The $346.7 million spending plan is the first under first-term Republican Rensselaer County Executive Steve McLaughlin, who touts it as fiscally sound. "Unanimously passed, which is a nice thing to see, both sides of the aisle recognizing that it's a fiscally responsible budget. We maintained our services, which obviously are important to the folks here in Rensselaer County, maintains spending and I will be happy to say it's the eighth straight budget under the tax cap here in New York state, and I think, as far as I know, we're only one of five counties to have pulled that off, for eight straight years."
Democrat Peter Grimm, the Minority Leader of the Legislature, is on the same page. "I commend the department heads for all of the dilligent work for what they've done on the budget. In my tenure, I have never seen a budget that hasn't increased the tax levy, so, you know this is something a little unusual. Would we like to have seen it decrease? Well, there's work to be done. But I'm pleased with the budget."
McLaughlin enumerates the positives: "A 0 percent tax increase and our reserves are up. Sales tax revenue is up, so things seem to be headed in the right direction, and certainly, I will make no bones about it, we are the beneficiaries right now, as are most counties, of a healthy economy. We're certainly doing all we can to save some money where we can. We've saved about $3 million since my administration began in January, so things are looking good so far."
County reserves remain strong, at over $30 million. Grimm says the positives outweighed some flaws in the budget. "We weren't happy with several departments getting kind of unprecedented raises to some of their staff, but overall we're very happy with the budget. We think there is more to be done. It is a well-balanced budget and it's not going to increase the taxes for the residents of Rensselaer County, which is a good thing."
McLaughlin says most of the county's financial challenges are tied to unfunded state mandates. "As you know, I've been on both sides of that fence. As an Assemblyman I was railing against them in Albany, and now as a County Executive I certainly am paying even more attention to them. They impact our life on a daily basis in a huge way to the point where 86 cents of every dollar that we collect is already spoken for between federal and state mandated programs. I'm not saying that those are necessarily bad or good programs. They just are. So a lot of this we have no say over."
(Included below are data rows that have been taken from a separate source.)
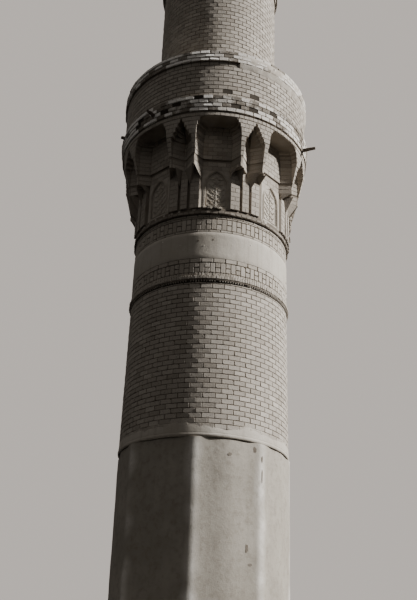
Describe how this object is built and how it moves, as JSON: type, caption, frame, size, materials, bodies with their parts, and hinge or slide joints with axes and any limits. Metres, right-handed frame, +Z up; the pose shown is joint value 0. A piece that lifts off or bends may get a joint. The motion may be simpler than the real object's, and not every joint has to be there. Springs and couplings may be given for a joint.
{
  "type": "minaret",
  "caption": "Round brick minaret on an octagonal plastered plinth, with patterned bands, a muqarnas cornice, a walled gallery and a slimmer domed upper shaft.",
  "frame": {"origin": "on the tower's axis, at ground level, on the underside of the ground floor", "axes": "+Z up along the tower, -Y towards the front that the picture shows, the entrance on the +Y side"},
  "size_m": [4.4455, 4.31, 19.85],
  "materials": {
    "brick": "weathered fired brick in lime mortar",
    "pale_brick": "lime-coated worn brick",
    "mud_plaster": "smooth mud and straw plaster",
    "lime_plaster": "aged lime plaster",
    "old_wood": "weathered poplar pole"
  },
  "bodies": {
    "root": {"plinth_wall_front": "mud_plaster", "plinth_wall_front_right": "mud_plaster", "plinth_wall_right": "mud_plaster", "plinth_wall_back_right": "mud_plaster", "plinth_wall_over_entrance": "mud_plaster", "entrance_jamb_east": "mud_plaster", "entrance_jamb_west": "mud_plaster", "plinth_wall_back_left": "mud_plaster", "plinth_wall_left": "mud_plaster", "plinth_wall_front_left": "mud_plaster", "ground_floor": "brick", "shaft_wall_front": "brick", "shaft_wall_right": "brick", "shaft_wall_back": "brick", "shaft_wall_left": "brick", "lower_moulding": "brick", "upper_moulding": "brick", "lower_muqarnas_front": "brick", "lower_muqarnas_right": "brick", "lower_muqarnas_back": "brick", "lower_muqarnas_left": "brick", "upper_muqarnas_front": "brick", "upper_muqarnas_right": "brick", "upper_muqarnas_back": "brick", "upper_muqarnas_left": "brick", "gallery_floor": "brick", "parapet_front": "brick", "parapet_right": "brick", "parapet_back": "brick", "parapet_left": "brick", "upper_shaft_front": "brick", "upper_shaft_right": "brick", "upper_shaft_left": "brick", "upper_shaft_over_door": "brick", "gallery_door_jamb_east": "brick", "gallery_door_jamb_west": "brick", "top_cornice": "brick", "gallery_fascia": "pale_brick", "parapet_coping": "pale_brick", "shaft_foot_ledge": "lime_plaster", "plaster_band": "lime_plaster", "dome": "lime_plaster", "pole_stub_east": "old_wood", "pole_stub_south_west": "old_wood", "pole_stub_west": "old_wood"}
  },
  "joints": []
}
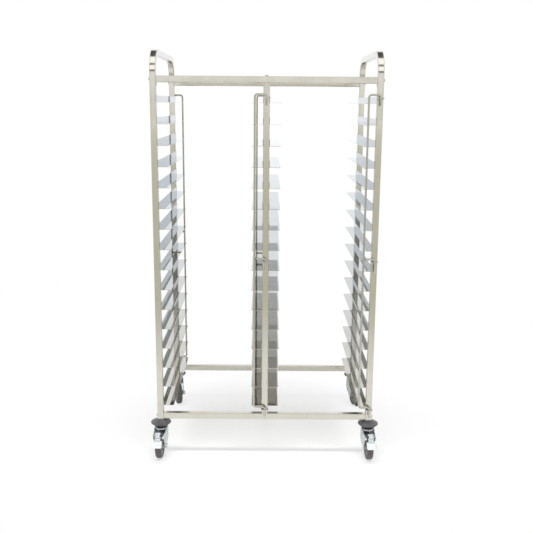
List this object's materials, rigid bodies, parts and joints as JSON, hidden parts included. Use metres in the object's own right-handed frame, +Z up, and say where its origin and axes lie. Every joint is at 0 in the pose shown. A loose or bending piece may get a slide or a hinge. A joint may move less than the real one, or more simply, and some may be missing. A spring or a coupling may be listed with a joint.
{
  "type": "tray trolley",
  "caption": "Tall two-column tray trolley of square steel tube with L-shaped slides, hooped side handles, swing-out rod stops and swivel casters, the front pair braked.",
  "frame": {"origin": "on the floor, at the middle of the outline in X and Y (35.8 mm in front of the middle of the tube frame, because the front brake pedals reach further than the rear bumpers)", "axes": "+X across the two columns, to the right as seen from the front; -Y towards the loading front with the braked casters; +Z up"},
  "size_m": [0.956, 0.7436, 1.66],
  "materials": {
    "tube_steel": "bright satin",
    "slide_steel": "bright mill-rolled",
    "rod_steel": "drawn and polished",
    "bolt_steel": "bright",
    "insert_steel": "machined",
    "ball_steel": "bright",
    "zinc_steel": "bright zinc plate",
    "pedal_steel": "bright zinc plate",
    "bumper_rubber": "matt, moulded",
    "tyre_rubber": "matt, moulded",
    "hub_plastic": "matt, moulded"
  },
  "bodies": {
    "frame": {"left_hoop": "tube_steel", "right_hoop": "tube_steel", "front_top_beam": "tube_steel", "rear_top_beam": "tube_steel", "front_bottom_beam": "tube_steel", "rear_bottom_beam": "tube_steel", "front_centre_post": "tube_steel", "rear_centre_post": "tube_steel", "left_outer_slides": "slide_steel", "left_centre_slides": "slide_steel", "right_centre_slides": "slide_steel", "right_outer_slides": "slide_steel", "stop_lugs": "rod_steel", "side_bolts": "bolt_steel", "centre_bolts": "bolt_steel", "beam_end_inserts": "insert_steel", "centre_post_inserts": "insert_steel", "stem_sockets": "insert_steel", "swivel_balls": "ball_steel", "front_left_bumper": "bumper_rubber", "front_left_swivel_cap": "zinc_steel", "front_right_bumper": "bumper_rubber", "front_right_swivel_cap": "zinc_steel", "rear_left_bumper": "bumper_rubber", "rear_left_swivel_cap": "zinc_steel", "rear_right_bumper": "bumper_rubber", "rear_right_swivel_cap": "zinc_steel"},
    "front_centre_gate": {"front_centre_stop": "rod_steel"},
    "front_right_gate": {"front_right_stop": "rod_steel"},
    "rear_left_gate": {"rear_left_stop": "rod_steel"},
    "rear_centre_gate": {"rear_centre_stop": "rod_steel"},
    "front_left_yoke": {"front_left_fork": "zinc_steel", "front_left_axle_bolt": "zinc_steel", "front_left_axle_nut": "zinc_steel", "front_left_axle_sleeve": "zinc_steel", "front_left_brake_pin": "zinc_steel"},
    "front_left_wheel": {"front_left_hub": "hub_plastic", "front_left_tyre": "tyre_rubber"},
    "front_left_brake": {"front_left_brake_pedal": "pedal_steel"},
    "front_right_yoke": {"front_right_fork": "zinc_steel", "front_right_axle_bolt": "zinc_steel", "front_right_axle_nut": "zinc_steel", "front_right_axle_sleeve": "zinc_steel", "front_right_brake_pin": "zinc_steel"},
    "front_right_wheel": {"front_right_hub": "hub_plastic", "front_right_tyre": "tyre_rubber"},
    "front_right_brake": {"front_right_brake_pedal": "pedal_steel"},
    "rear_left_yoke": {"rear_left_fork": "zinc_steel", "rear_left_axle_bolt": "zinc_steel", "rear_left_axle_nut": "zinc_steel", "rear_left_axle_sleeve": "zinc_steel"},
    "rear_left_wheel": {"rear_left_hub": "hub_plastic", "rear_left_tyre": "tyre_rubber"},
    "rear_right_yoke": {"rear_right_fork": "zinc_steel", "rear_right_axle_bolt": "zinc_steel", "rear_right_axle_nut": "zinc_steel", "rear_right_axle_sleeve": "zinc_steel"},
    "rear_right_wheel": {"rear_right_hub": "hub_plastic", "rear_right_tyre": "tyre_rubber"}
  },
  "joints": [
    {"name": "front_centre_stop_swing", "type": "hinge", "parent": "frame", "child": "front_centre_gate", "pos_m": [0, -0.2837, 0.851], "axis": [0, 0, 1], "range_deg": [0, 180]},
    {"name": "front_right_stop_swing", "type": "hinge", "parent": "frame", "child": "front_right_gate", "pos_m": [0.436, -0.2837, 0.851], "axis": [0, 0, 1], "range_deg": [0, 180]},
    {"name": "rear_left_stop_swing", "type": "hinge", "parent": "frame", "child": "rear_left_gate", "pos_m": [-0.436, 0.3553, 0.851], "axis": [0, 0, 1], "range_deg": [0, 180]},
    {"name": "rear_centre_stop_swing", "type": "hinge", "parent": "frame", "child": "rear_centre_gate", "pos_m": [0, 0.3553, 0.851], "axis": [0, 0, -1], "range_deg": [0, 180]},
    {"name": "front_left_swivel", "type": "hinge", "parent": "frame", "child": "front_left_yoke", "pos_m": [-0.436, -0.2582, 0.12275], "axis": [0, 0, 1], "continuous": true},
    {"name": "front_left_roll", "type": "hinge", "parent": "front_left_yoke", "child": "front_left_wheel", "pos_m": [-0.43733, -0.29618, 0.053], "axis": [0.9994, -0.0349, 0], "continuous": true},
    {"name": "front_left_brake_press", "type": "hinge", "parent": "front_left_yoke", "child": "front_left_brake", "pos_m": [-0.43893, -0.34215, 0.1065], "axis": [0.9994, -0.0349, 0], "range_deg": [0, 14]},
    {"name": "front_right_swivel", "type": "hinge", "parent": "frame", "child": "front_right_yoke", "pos_m": [0.436, -0.2582, 0.12275], "axis": [0, 0, 1], "continuous": true},
    {"name": "front_right_roll", "type": "hinge", "parent": "front_right_yoke", "child": "front_right_wheel", "pos_m": [0.43733, -0.29618, 0.053], "axis": [0.9994, 0.0349, 0], "continuous": true},
    {"name": "front_right_brake_press", "type": "hinge", "parent": "front_right_yoke", "child": "front_right_brake", "pos_m": [0.43893, -0.34215, 0.1065], "axis": [0.9994, 0.0349, 0], "range_deg": [0, 14]},
    {"name": "rear_left_swivel", "type": "hinge", "parent": "frame", "child": "rear_left_yoke", "pos_m": [-0.436, 0.3298, 0.12275], "axis": [0, 0, 1], "continuous": true},
    {"name": "rear_left_roll", "type": "hinge", "parent": "rear_left_yoke", "child": "rear_left_wheel", "pos_m": [-0.42681, 0.29293, 0.053], "axis": [0.9703, 0.2419, 0], "continuous": true},
    {"name": "rear_right_swivel", "type": "hinge", "parent": "frame", "child": "rear_right_yoke", "pos_m": [0.436, 0.3298, 0.12275], "axis": [0, 0, 1], "continuous": true},
    {"name": "rear_right_roll", "type": "hinge", "parent": "rear_right_yoke", "child": "rear_right_wheel", "pos_m": [0.4426, 0.29238, 0.053], "axis": [0.9848, 0.1736, 0], "continuous": true}
  ]
}
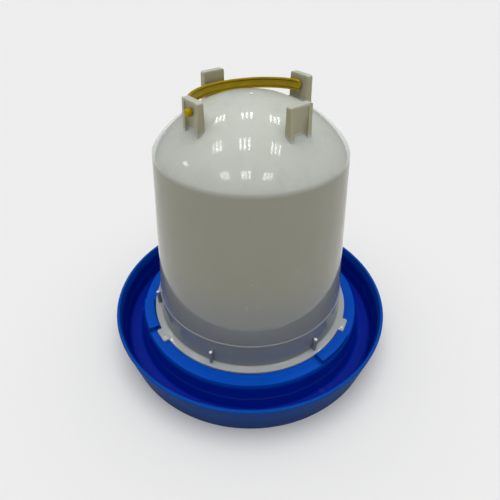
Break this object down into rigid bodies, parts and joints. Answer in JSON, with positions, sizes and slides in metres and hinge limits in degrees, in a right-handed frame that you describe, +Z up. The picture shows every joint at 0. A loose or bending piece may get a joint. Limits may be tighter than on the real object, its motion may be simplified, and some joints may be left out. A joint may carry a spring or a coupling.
{
  "type": "poultry waterer",
  "caption": "Bell-shaped drinking-water fount with legs and a folding strap handle on its dome, twist-locked onto a round open drinking tray.",
  "frame": {"origin": "centre of the tray's foot ring, on the surface it stands on", "axes": "+Z up the axis of the fount; X along the handle's pegs; +Y towards the leg the handle is folded against"},
  "size_m": [0.3646, 0.3646, 0.3307],
  "materials": {
    "tray": "moulded blue polypropylene, semi-gloss",
    "fount": "moulded translucent white polyethylene, semi-gloss",
    "handle": "moulded ochre-yellow polypropylene, semi-gloss"
  },
  "bodies": {
    "tray": {"base_tray": "tray"},
    "fount": {"fount": "fount"},
    "handle": {"carry_handle": "handle"}
  },
  "joints": [
    {"name": "fount_twist", "type": "hinge", "parent": "tray", "child": "fount", "pos_m": [0, 0, 0.0447], "axis": [0, 0, -1], "range_deg": [0, 22]},
    {"name": "handle_swing", "type": "hinge", "parent": "fount", "child": "handle", "pos_m": [0, 0, 0.3197], "axis": [1, 0, 0], "range_deg": [0, 190]}
  ]
}
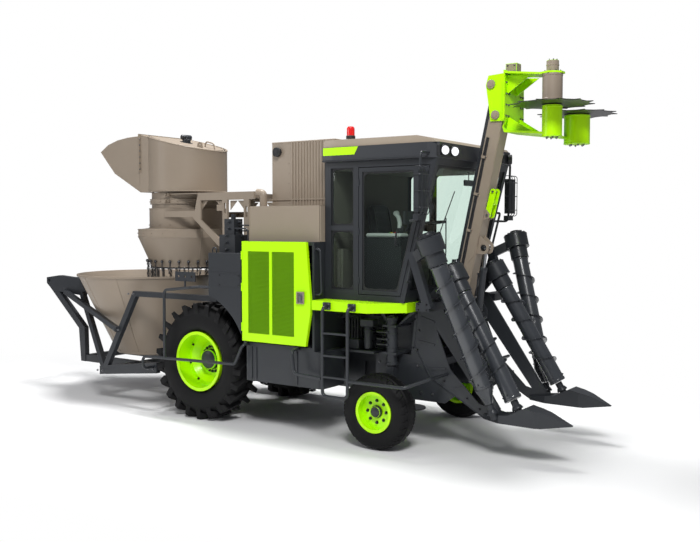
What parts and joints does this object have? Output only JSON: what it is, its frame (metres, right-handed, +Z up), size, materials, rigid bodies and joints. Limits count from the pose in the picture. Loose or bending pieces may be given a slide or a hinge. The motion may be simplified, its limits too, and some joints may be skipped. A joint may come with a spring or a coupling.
{
  "type": "sugarcane harvester",
  "caption": "Wheeled chopper harvester for sugarcane with a raised topper, spiral crop dividers, a leaning glazed cab, an extractor tower and a rear collecting bowl.",
  "frame": {"origin": "on the ground below the middle of the machine's overall length and width", "axes": "+X forward, +Y to the driver's left, +Z up"},
  "size_m": [8.695, 2.528, 4.2499],
  "materials": {
    "lime_paint": "gloss",
    "tan_paint": "satin",
    "dark_paint": "satin",
    "tyre_rubber": "matte",
    "window_glass": "clear",
    "engine_iron": "painted",
    "seat_cover": "woven",
    "cab_plastic": "grained",
    "rod_chrome": "polished",
    "worn_steel": "worn"
  },
  "bodies": {
    "chassis": {"chassis_frame": "dark_paint", "feed_duct": "dark_paint", "body_shell": "dark_paint", "engine_block": "engine_iron", "cooling_housing": "tan_paint", "side_tanks": "dark_paint", "platform": "lime_paint", "ladder": "dark_paint", "guards": "dark_paint", "cab_shell": "dark_paint", "cab_glass": "window_glass", "cab_roof": "tan_paint", "seat_cushion": "seat_cover", "cab_fittings": "cab_plastic", "mirrors": "dark_paint", "valve_stack": "dark_paint", "extractor_tower": "tan_paint", "chain_curtain": "worn_steel", "bowl": "tan_paint", "rear_frame": "dark_paint", "hinge_heads": "dark_paint", "front_frame": "dark_paint", "divider_left": "dark_paint", "divider_right": "dark_paint"},
    "rear_wheel_left": {"rear_rim_left": "lime_paint", "rear_tyre_left": "tyre_rubber"},
    "rear_wheel_right": {"rear_rim_right": "lime_paint", "rear_tyre_right": "tyre_rubber"},
    "knuckle_left": {"knuckle_left": "dark_paint"},
    "knuckle_right": {"knuckle_right": "dark_paint"},
    "front_wheel_left": {"front_rim_left": "lime_paint", "front_tyre_left": "tyre_rubber"},
    "front_wheel_right": {"front_rim_right": "lime_paint", "front_tyre_right": "tyre_rubber"},
    "service_door_left": {"service_door_left": "lime_paint"},
    "service_door_right": {"service_door_right": "lime_paint"},
    "cab_door": {"cab_door": "dark_paint", "door_glass": "window_glass"},
    "extractor_hood": {"extractor_hood": "tan_paint"},
    "extractor_fan": {"extractor_fan": "dark_paint"},
    "scroll_inner_left": {"scroll_inner_left": "dark_paint"},
    "scroll_inner_right": {"scroll_inner_right": "dark_paint"},
    "scroll_outer_left": {"scroll_outer_left": "dark_paint"},
    "scroll_outer_right": {"scroll_outer_right": "dark_paint"},
    "topper_boom": {"topper_boom": "tan_paint"},
    "topper_link": {"topper_link": "tan_paint"},
    "topper_head": {"topper_head": "lime_paint"},
    "topper_disc_left": {"topper_disc_left": "worn_steel"},
    "topper_disc_right": {"topper_disc_right": "worn_steel"},
    "lift_barrel": {"lift_barrel": "dark_paint"},
    "lift_rod": {"lift_rod": "rod_chrome"}
  },
  "joints": [
    {"name": "rear_wheel_left_roll", "type": "hinge", "parent": "chassis", "child": "rear_wheel_left", "pos_m": [-0.4875, 0.88, 0.742], "axis": [0, 1, 0], "continuous": true},
    {"name": "steer_left", "type": "hinge", "parent": "chassis", "child": "knuckle_left", "pos_m": [2.1925, 0.72, 1], "axis": [0, 0, 1], "range_deg": [-17, 17]},
    {"name": "front_wheel_left_roll", "type": "hinge", "parent": "knuckle_left", "child": "front_wheel_left", "pos_m": [2.1925, 0.986, 0.42], "axis": [0, 1, 0], "continuous": true},
    {"name": "service_door_left_swing", "type": "hinge", "parent": "chassis", "child": "service_door_left", "pos_m": [0.3325, 1.15, 1.68], "axis": [0, 0, 1], "range_deg": [0, 95]},
    {"name": "rear_wheel_right_roll", "type": "hinge", "parent": "chassis", "child": "rear_wheel_right", "pos_m": [-0.4875, -0.88, 0.742], "axis": [0, 1, 0], "continuous": true},
    {"name": "steer_right", "type": "hinge", "parent": "chassis", "child": "knuckle_right", "pos_m": [2.1925, -0.72, 1], "axis": [0, 0, 1], "range_deg": [-17, 17]},
    {"name": "front_wheel_right_roll", "type": "hinge", "parent": "knuckle_right", "child": "front_wheel_right", "pos_m": [2.1925, -0.986, 0.42], "axis": [0, 1, 0], "continuous": true},
    {"name": "service_door_right_swing", "type": "hinge", "parent": "chassis", "child": "service_door_right", "pos_m": [0.3325, -1.15, 1.68], "axis": [0, 0, -1], "range_deg": [0, 95]},
    {"name": "cab_door_swing", "type": "hinge", "parent": "chassis", "child": "cab_door", "pos_m": [1.8605, -0.9, 2.4], "axis": [0, 0, -1], "range_deg": [0, 75]},
    {"name": "extractor_hood_slew", "type": "hinge", "parent": "chassis", "child": "extractor_hood", "pos_m": [-1.7075, 0, 2.93], "axis": [0, 0, 1], "range_deg": [-150, 150]},
    {"name": "extractor_fan_spin", "type": "hinge", "parent": "chassis", "child": "extractor_fan", "pos_m": [-1.7075, 0, 2.715], "axis": [0, 0, 1], "continuous": true},
    {"name": "scroll_inner_left_spin", "type": "hinge", "parent": "chassis", "child": "scroll_inner_left", "pos_m": [3.6855, 0.635, 0.552], "axis": [-0.5088, -0.0652, 0.8584], "continuous": true},
    {"name": "scroll_inner_right_spin", "type": "hinge", "parent": "chassis", "child": "scroll_inner_right", "pos_m": [3.6855, -0.635, 0.552], "axis": [-0.5088, 0.0652, 0.8584], "continuous": true},
    {"name": "scroll_outer_left_spin", "type": "hinge", "parent": "chassis", "child": "scroll_outer_left", "pos_m": [3.4525, 0.745, 0.5], "axis": [-0.2975, 0.1827, 0.9371], "continuous": true},
    {"name": "scroll_outer_right_spin", "type": "hinge", "parent": "chassis", "child": "scroll_outer_right", "pos_m": [3.4525, -0.745, 0.5], "axis": [-0.2975, -0.1827, 0.9371], "continuous": true},
    {"name": "topper_boom_lift", "type": "hinge", "parent": "chassis", "child": "topper_boom", "pos_m": [2.7325, 0, 1.7], "axis": [0, 1, 0], "range_deg": [0, 40]},
    {"name": "topper_link_swing", "type": "hinge", "parent": "chassis", "child": "topper_link", "pos_m": [2.6775, 0, 2.04], "axis": [0, 1, 0], "range_deg": [0, 40]},
    {"name": "topper_head_level", "type": "hinge", "parent": "topper_boom", "child": "topper_head", "pos_m": [3.1605, 0, 3.69], "axis": [0, 1, 0], "range_deg": [-40, 0]},
    {"name": "topper_disc_left_spin", "type": "hinge", "parent": "topper_head", "child": "topper_disc_left", "pos_m": [3.9125, 0.365, 3.692], "axis": [0, 0, 1], "continuous": true},
    {"name": "topper_disc_right_spin", "type": "hinge", "parent": "topper_head", "child": "topper_disc_right", "pos_m": [3.9125, -0.365, 3.722], "axis": [0, 0, 1], "continuous": true},
    {"name": "lift_barrel_swing", "type": "hinge", "parent": "chassis", "child": "lift_barrel", "pos_m": [2.9125, 0, 1.45], "axis": [0, 1, 0], "range_deg": [0, 32]},
    {"name": "lift_rod_stroke", "type": "slide", "parent": "lift_barrel", "child": "lift_rod", "axis": [0.1095, 0, 0.994], "range_m": [-0.19, 0]}
  ],
  "couplings": [
    {"joint": "steer_right", "follows": "steer_left", "ratio": 1},
    {"joint": "topper_link_swing", "follows": "topper_boom_lift", "ratio": 1},
    {"joint": "topper_head_level", "follows": "topper_boom_lift", "ratio": -1},
    {"joint": "lift_barrel_swing", "follows": "topper_boom_lift", "ratio": 0.745},
    {"joint": "lift_rod_stroke", "follows": "topper_boom_lift", "m_per_rad": -0.249}
  ]
}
McLaughlin cites a specific case: "We're looking right now at what we spend in Medicabs, which people see all over the state right now. And we're spending close to $600,000 a month on Medicabs. So, what we're trying to do is figure out, can we number one start our own, and employ some folks and do it ourselves a lot cheaper, or can we quite frankly use Uber for some of the folks and save some money that way, so, that's just one example of the way unfunded mandates affect us."